** THE EXERCISE **
Set down the material once more, exactly as it appears.

* * * * *

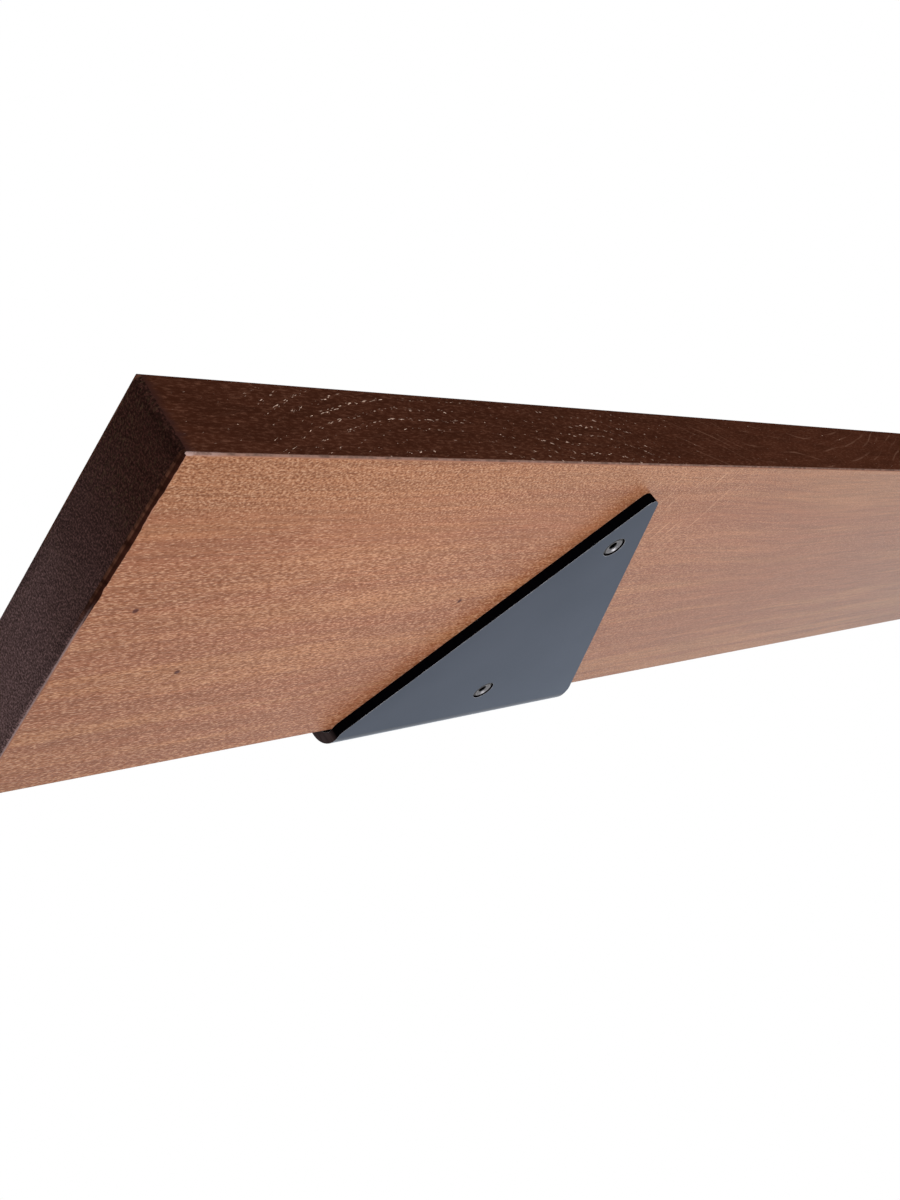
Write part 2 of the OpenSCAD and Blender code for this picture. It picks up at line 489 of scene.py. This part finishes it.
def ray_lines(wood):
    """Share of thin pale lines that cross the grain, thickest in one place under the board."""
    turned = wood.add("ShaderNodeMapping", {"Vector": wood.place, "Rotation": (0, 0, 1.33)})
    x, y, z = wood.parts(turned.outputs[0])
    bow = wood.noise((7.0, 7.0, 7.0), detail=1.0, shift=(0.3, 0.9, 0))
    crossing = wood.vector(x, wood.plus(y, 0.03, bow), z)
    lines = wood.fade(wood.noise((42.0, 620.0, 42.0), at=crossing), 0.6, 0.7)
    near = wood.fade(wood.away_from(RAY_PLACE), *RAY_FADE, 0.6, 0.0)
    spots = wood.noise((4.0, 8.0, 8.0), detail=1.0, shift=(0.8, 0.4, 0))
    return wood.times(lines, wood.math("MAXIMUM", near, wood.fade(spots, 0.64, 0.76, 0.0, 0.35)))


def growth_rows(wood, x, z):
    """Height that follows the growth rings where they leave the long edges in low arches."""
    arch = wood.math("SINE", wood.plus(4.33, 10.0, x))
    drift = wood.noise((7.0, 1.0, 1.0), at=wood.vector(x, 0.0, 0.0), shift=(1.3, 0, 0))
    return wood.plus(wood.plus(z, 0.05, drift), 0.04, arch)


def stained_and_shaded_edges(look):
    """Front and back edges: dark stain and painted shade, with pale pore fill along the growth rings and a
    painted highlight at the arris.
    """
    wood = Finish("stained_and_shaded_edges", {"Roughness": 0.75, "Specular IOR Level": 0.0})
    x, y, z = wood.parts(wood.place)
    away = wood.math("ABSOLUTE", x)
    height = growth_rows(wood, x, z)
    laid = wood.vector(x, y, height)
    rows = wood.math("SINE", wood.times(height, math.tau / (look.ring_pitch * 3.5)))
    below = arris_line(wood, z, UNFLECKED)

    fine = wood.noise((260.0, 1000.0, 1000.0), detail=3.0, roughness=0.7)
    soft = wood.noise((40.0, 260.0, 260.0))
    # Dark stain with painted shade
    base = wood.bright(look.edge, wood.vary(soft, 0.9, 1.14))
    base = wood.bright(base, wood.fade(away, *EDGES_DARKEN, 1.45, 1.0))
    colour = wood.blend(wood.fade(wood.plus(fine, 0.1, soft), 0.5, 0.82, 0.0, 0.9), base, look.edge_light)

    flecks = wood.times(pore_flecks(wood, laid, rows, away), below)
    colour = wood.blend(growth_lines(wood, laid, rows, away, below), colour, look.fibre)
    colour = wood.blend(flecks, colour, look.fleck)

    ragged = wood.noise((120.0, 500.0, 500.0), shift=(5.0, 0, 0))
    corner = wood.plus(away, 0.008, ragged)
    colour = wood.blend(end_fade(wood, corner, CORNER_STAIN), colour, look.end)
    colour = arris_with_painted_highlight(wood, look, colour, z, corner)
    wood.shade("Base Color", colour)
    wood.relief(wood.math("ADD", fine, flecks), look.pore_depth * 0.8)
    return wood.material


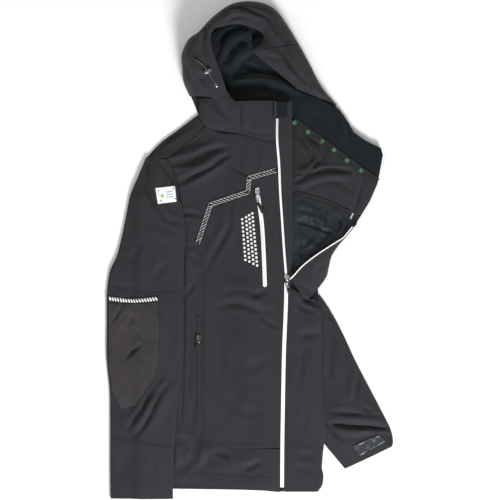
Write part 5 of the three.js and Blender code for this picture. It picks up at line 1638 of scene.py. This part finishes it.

* * * * *

** WRITTEN RESPONSE **
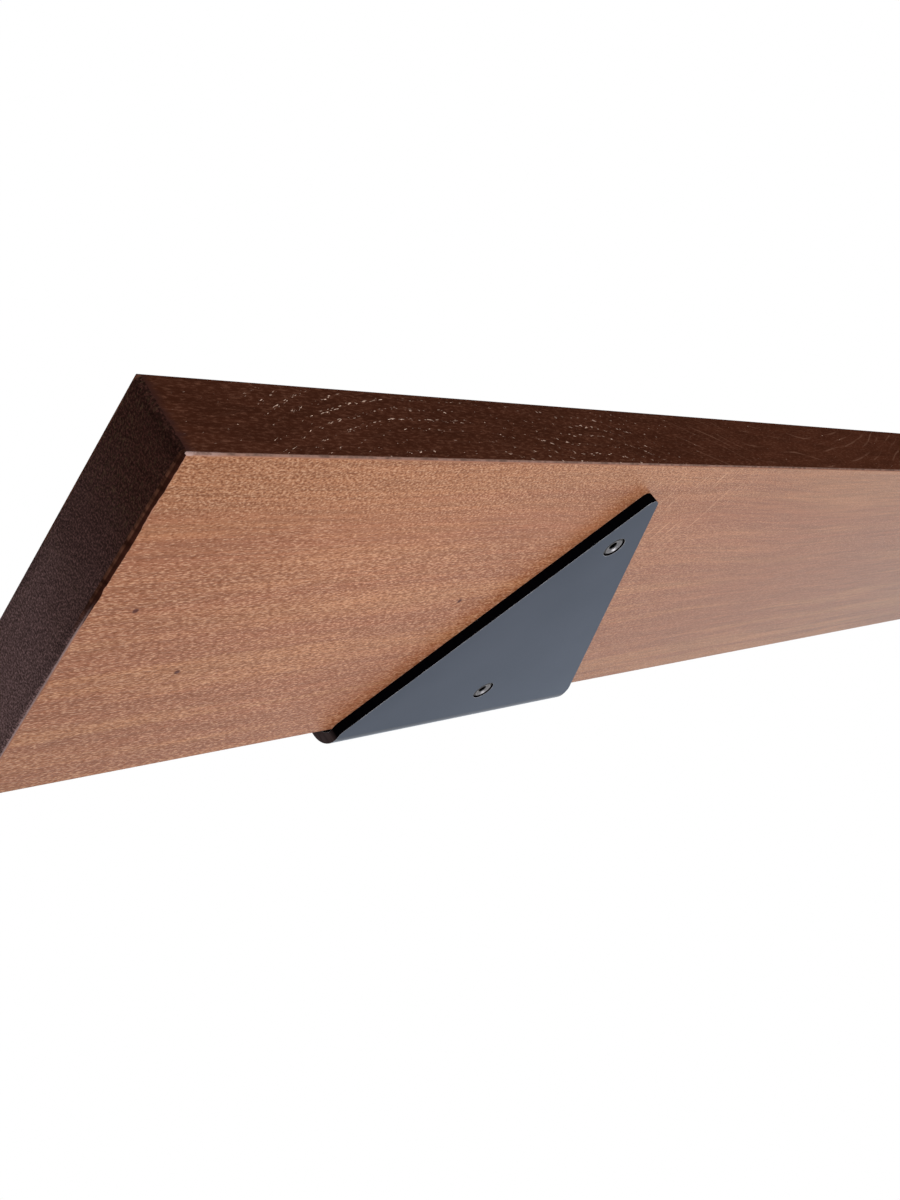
Write part 2 of the OpenSCAD and Blender code for this picture. It picks up at line 489 of scene.py. This part finishes it.
def ray_lines(wood):
    """Share of thin pale lines that cross the grain, thickest in one place under the board."""
    turned = wood.add("ShaderNodeMapping", {"Vector": wood.place, "Rotation": (0, 0, 1.33)})
    x, y, z = wood.parts(turned.outputs[0])
    bow = wood.noise((7.0, 7.0, 7.0), detail=1.0, shift=(0.3, 0.9, 0))
    crossing = wood.vector(x, wood.plus(y, 0.03, bow), z)
    lines = wood.fade(wood.noise((42.0, 620.0, 42.0), at=crossing), 0.6, 0.7)
    near = wood.fade(wood.away_from(RAY_PLACE), *RAY_FADE, 0.6, 0.0)
    spots = wood.noise((4.0, 8.0, 8.0), detail=1.0, shift=(0.8, 0.4, 0))
    return wood.times(lines, wood.math("MAXIMUM", near, wood.fade(spots, 0.64, 0.76, 0.0, 0.35)))


def growth_rows(wood, x, z):
    """Height that follows the growth rings where they leave the long edges in low arches."""
    arch = wood.math("SINE", wood.plus(4.33, 10.0, x))
    drift = wood.noise((7.0, 1.0, 1.0), at=wood.vector(x, 0.0, 0.0), shift=(1.3, 0, 0))
    return wood.plus(wood.plus(z, 0.05, drift), 0.04, arch)


def stained_and_shaded_edges(look):
    """Front and back edges: dark stain and painted shade, with pale pore fill along the growth rings and a
    painted highlight at the arris.
    """
    wood = Finish("stained_and_shaded_edges", {"Roughness": 0.75, "Specular IOR Level": 0.0})
    x, y, z = wood.parts(wood.place)
    away = wood.math("ABSOLUTE", x)
    height = growth_rows(wood, x, z)
    laid = wood.vector(x, y, height)
    rows = wood.math("SINE", wood.times(height, math.tau / (look.ring_pitch * 3.5)))
    below = arris_line(wood, z, UNFLECKED)

    fine = wood.noise((260.0, 1000.0, 1000.0), detail=3.0, roughness=0.7)
    soft = wood.noise((40.0, 260.0, 260.0))
    # Dark stain with painted shade
    base = wood.bright(look.edge, wood.vary(soft, 0.9, 1.14))
    base = wood.bright(base, wood.fade(away, *EDGES_DARKEN, 1.45, 1.0))
    colour = wood.blend(wood.fade(wood.plus(fine, 0.1, soft), 0.5, 0.82, 0.0, 0.9), base, look.edge_light)

    flecks = wood.times(pore_flecks(wood, laid, rows, away), below)
    colour = wood.blend(growth_lines(wood, laid, rows, away, below), colour, look.fibre)
    colour = wood.blend(flecks, colour, look.fleck)

    ragged = wood.noise((120.0, 500.0, 500.0), shift=(5.0, 0, 0))
    corner = wood.plus(away, 0.008, ragged)
    colour = wood.blend(end_fade(wood, corner, CORNER_STAIN), colour, look.end)
    colour = arris_with_painted_highlight(wood, look, colour, z, corner)
    wood.shade("Base Color", colour)
    wood.relief(wood.math("ADD", fine, flecks), look.pore_depth * 0.8)
    return wood.material


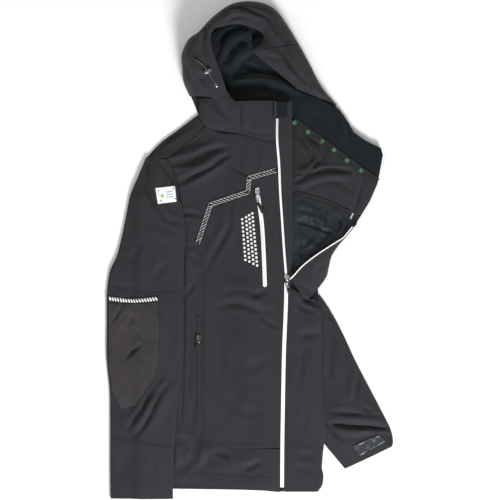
Write part 5 of the three.js and Blender code for this picture. It picks up at line 1638 of scene.py. This part finishes it.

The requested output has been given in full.